More importantly, if two plaintext blocks are the same, the ciphertext blocks are not likely to be the same. Additionally, if an attacker tries to rearrange the ciphertext blocks or substitute one block for another, the ciphertext will not decrypt correctly into the plaintext.
Decryption works similarly. CBC decrypts a ciphertext block and then XORs the result with the previous ciphertext block to produce the current plaintext block.
The first decrypted ciphertext block must be XORed with the IV to produce the first plaintext block, which means that the IV must be known to both parties.
While we usually discuss encryption as a method for providing confidentiality, we can also use encryption to ensure message integrity. In other words, encryption can surface unauthorized modifications to messages.
One approach for providing message integrity is to send the last block of CBC - the CBC residue - along with the plaintext. If an attacker intercepts the message and modifies the plaintext, they cannot recompute the CBC residue since they do not have the encryption key. Thus, they are forced to send the modified plaintext with the original residue.

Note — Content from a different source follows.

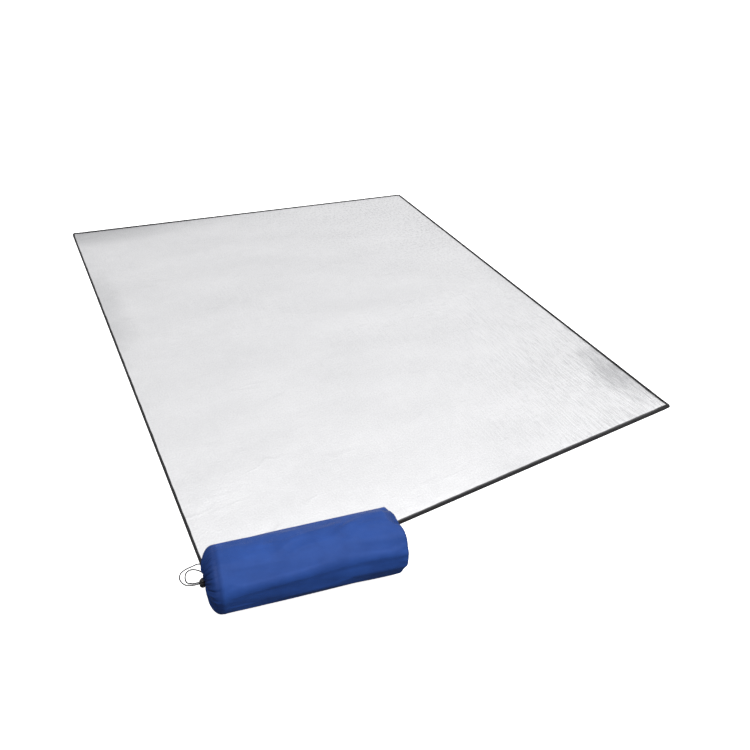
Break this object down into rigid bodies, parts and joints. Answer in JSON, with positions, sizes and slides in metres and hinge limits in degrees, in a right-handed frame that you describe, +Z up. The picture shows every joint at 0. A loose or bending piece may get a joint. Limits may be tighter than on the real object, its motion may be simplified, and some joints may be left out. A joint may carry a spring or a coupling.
{
  "type": "foam sleeping pad",
  "caption": "Foil-faced foam sleeping pad with a bound edge, laid out flat, with its packed drawstring bag lying over one corner.",
  "frame": {"origin": "on the floor under the centre of the pad's underside", "axes": "+X along the front edge to the right, +Y from the front edge to the back edge, +Z up"},
  "size_m": [1.8635, 2.1615, 0.1696],
  "materials": {
    "foil": "embossed foil, silver, satin",
    "foam": "closed-cell foam, pale, matt",
    "binding_tape": "woven tape, black",
    "bag_nylon": "coated nylon, royal blue, soft sheen",
    "drawcord": "braided cord, black",
    "lock_plastic": "moulded plastic, black",
    "spring_steel": "drawn wire"
  },
  "bodies": {
    "front_panel": {"foam_panel_01": "foam", "foil_panel_01": "foil", "binding_panel_01": "binding_tape"},
    "rolled_panel_02": {"foam_panel_02": "foam", "foil_panel_02": "foil", "binding_panel_02": "binding_tape"},
    "rolled_panel_03": {"foam_panel_03": "foam", "foil_panel_03": "foil", "binding_panel_03": "binding_tape"},
    "rolled_panel_04": {"foam_panel_04": "foam", "foil_panel_04": "foil", "binding_panel_04": "binding_tape"},
    "rolled_panel_05": {"foam_panel_05": "foam", "foil_panel_05": "foil", "binding_panel_05": "binding_tape"},
    "rolled_panel_06": {"foam_panel_06": "foam", "foil_panel_06": "foil", "binding_panel_06": "binding_tape"},
    "rolled_panel_07": {"foam_panel_07": "foam", "foil_panel_07": "foil", "binding_panel_07": "binding_tape"},
    "rolled_panel_08": {"foam_panel_08": "foam", "foil_panel_08": "foil", "binding_panel_08": "binding_tape"},
    "rolled_panel_09": {"foam_panel_09": "foam", "foil_panel_09": "foil", "binding_panel_09": "binding_tape"},
    "rolled_panel_10": {"foam_panel_10": "foam", "foil_panel_10": "foil", "binding_panel_10": "binding_tape"},
    "rolled_panel_11": {"foam_panel_11": "foam", "foil_panel_11": "foil", "binding_panel_11": "binding_tape"},
    "rolled_panel_12": {"foam_panel_12": "foam", "foil_panel_12": "foil", "binding_panel_12": "binding_tape"},
    "rolled_panel_13": {"foam_panel_13": "foam", "foil_panel_13": "foil", "binding_panel_13": "binding_tape"},
    "rolled_panel_14": {"foam_panel_14": "foam", "foil_panel_14": "foil", "binding_panel_14": "binding_tape"},
    "rolled_panel_15": {"foam_panel_15": "foam", "foil_panel_15": "foil", "binding_panel_15": "binding_tape"},
    "carry_bag": {"bag_tube": "bag_nylon", "bag_base": "bag_nylon", "bag_mouth_hem": "bag_nylon", "drawcord_in_hem": "drawcord", "drawcord_outer_loop": "drawcord", "drawcord_inner_loop": "drawcord", "packed_pad_foam": "foam", "packed_pad_foil": "foil"},
    "cord_lock": {"cord_lock_body": "lock_plastic", "cord_lock_spring": "spring_steel"},
    "cord_lock_button": {"cord_lock_plunger": "lock_plastic"}
  },
  "joints": [
    {"name": "pad_roll", "type": "hinge", "parent": "front_panel", "child": "rolled_panel_02", "pos_m": [0, -0.75, 0.0044], "axis": [1, 0, 0], "range_deg": [0, 20]},
    {"name": "pad_roll_03", "type": "hinge", "parent": "rolled_panel_02", "child": "rolled_panel_03", "pos_m": [0, -0.56481, 0.0044], "axis": [1, 0, 0], "range_deg": [0, 40]},
    {"name": "pad_roll_04", "type": "hinge", "parent": "rolled_panel_03", "child": "rolled_panel_04", "pos_m": [0, -0.38889, 0.0044], "axis": [1, 0, 0], "range_deg": [0, 55]},
    {"name": "pad_roll_05", "type": "hinge", "parent": "rolled_panel_04", "child": "rolled_panel_05", "pos_m": [0, -0.22222, 0.0044], "axis": [1, 0, 0], "range_deg": [0, 55]},
    {"name": "pad_roll_06", "type": "hinge", "parent": "rolled_panel_05", "child": "rolled_panel_06", "pos_m": [0, -0.06481, 0.0044], "axis": [1, 0, 0], "range_deg": [0, 55]},
    {"name": "pad_roll_07", "type": "hinge", "parent": "rolled_panel_06", "child": "rolled_panel_07", "pos_m": [0, 0.08333, 0.0044], "axis": [1, 0, 0], "range_deg": [0, 55]},
    {"name": "pad_roll_08", "type": "hinge", "parent": "rolled_panel_07", "child": "rolled_panel_08", "pos_m": [0, 0.22222, 0.0044], "axis": [1, 0, 0], "range_deg": [0, 55]},
    {"name": "pad_roll_09", "type": "hinge", "parent": "rolled_panel_08", "child": "rolled_panel_09", "pos_m": [0, 0.35185, 0.0044], "axis": [1, 0, 0], "range_deg": [0, 55]},
    {"name": "pad_roll_10", "type": "hinge", "parent": "rolled_panel_09", "child": "rolled_panel_10", "pos_m": [0, 0.47222, 0.0044], "axis": [1, 0, 0], "range_deg": [0, 55]},
    {"name": "pad_roll_11", "type": "hinge", "parent": "rolled_panel_10", "child": "rolled_panel_11", "pos_m": [0, 0.58333, 0.0044], "axis": [1, 0, 0], "range_deg": [0, 55]},
    {"name": "pad_roll_12", "type": "hinge", "parent": "rolled_panel_11", "child": "rolled_panel_12", "pos_m": [0, 0.68519, 0.0044], "axis": [1, 0, 0], "range_deg": [0, 55]},
    {"name": "pad_roll_13", "type": "hinge", "parent": "rolled_panel_12", "child": "rolled_panel_13", "pos_m": [0, 0.77778, 0.0044], "axis": [1, 0, 0], "range_deg": [0, 55]},
    {"name": "pad_roll_14", "type": "hinge", "parent": "rolled_panel_13", "child": "rolled_panel_14", "pos_m": [0, 0.86111, 0.0044], "axis": [1, 0, 0], "range_deg": [0, 55]},
    {"name": "pad_roll_15", "type": "hinge", "parent": "rolled_panel_14", "child": "rolled_panel_15", "pos_m": [0, 0.93519, 0.0044], "axis": [1, 0, 0], "range_deg": [0, 55]},
    {"name": "bag_lift", "type": "slide", "parent": "front_panel", "child": "carry_bag", "axis": [0, 0, 1], "range_m": [0, 0.12]},
    {"name": "cord_lock_slide", "type": "slide", "parent": "carry_bag", "child": "cord_lock", "axis": [-0.981, 0.1942, 0], "range_m": [0, 0.0055]},
    {"name": "cord_lock_press", "type": "slide", "parent": "cord_lock", "child": "cord_lock_button", "axis": [0, 0, -1], "range_m": [0, 0.0035], "stiffness_N_per_m": 600, "springref_m": -0.001, "deforming": ["cord_lock_spring"]}
  ],
  "couplings": [
    {"joint": "pad_roll_03", "follows": "pad_roll", "ratio": 2},
    {"joint": "pad_roll_04", "follows": "pad_roll", "ratio": 2.75},
    {"joint": "pad_roll_05", "follows": "pad_roll", "ratio": 2.75},
    {"joint": "pad_roll_06", "follows": "pad_roll", "ratio": 2.75},
    {"joint": "pad_roll_07", "follows": "pad_roll", "ratio": 2.75},
    {"joint": "pad_roll_08", "follows": "pad_roll", "ratio": 2.75},
    {"joint": "pad_roll_09", "follows": "pad_roll", "ratio": 2.75},
    {"joint": "pad_roll_10", "follows": "pad_roll", "ratio": 2.75},
    {"joint": "pad_roll_11", "follows": "pad_roll", "ratio": 2.75},
    {"joint": "pad_roll_12", "follows": "pad_roll", "ratio": 2.75},
    {"joint": "pad_roll_13", "follows": "pad_roll", "ratio": 2.75},
    {"joint": "pad_roll_14", "follows": "pad_roll", "ratio": 2.75},
    {"joint": "pad_roll_15", "follows": "pad_roll", "ratio": 2.75}
  ]
}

When the authorized recipient receives the message, they will run the message through CBC to produce the residue. Since the plaintext has changed inflight, but the residue has not, the recipient's computed residue will not match the received residue. Therefore, the receiver will know that an unauthorized party has modified the plaintext.
To protect both message confidentiality and integrity, we should use two separate keys and two encryption rounds: one key produces the ciphertext, and the other key produces the CBC residue. Alternatively, we can first compute a hash of the message, append the hash to the message, and then encrypt the entire entity.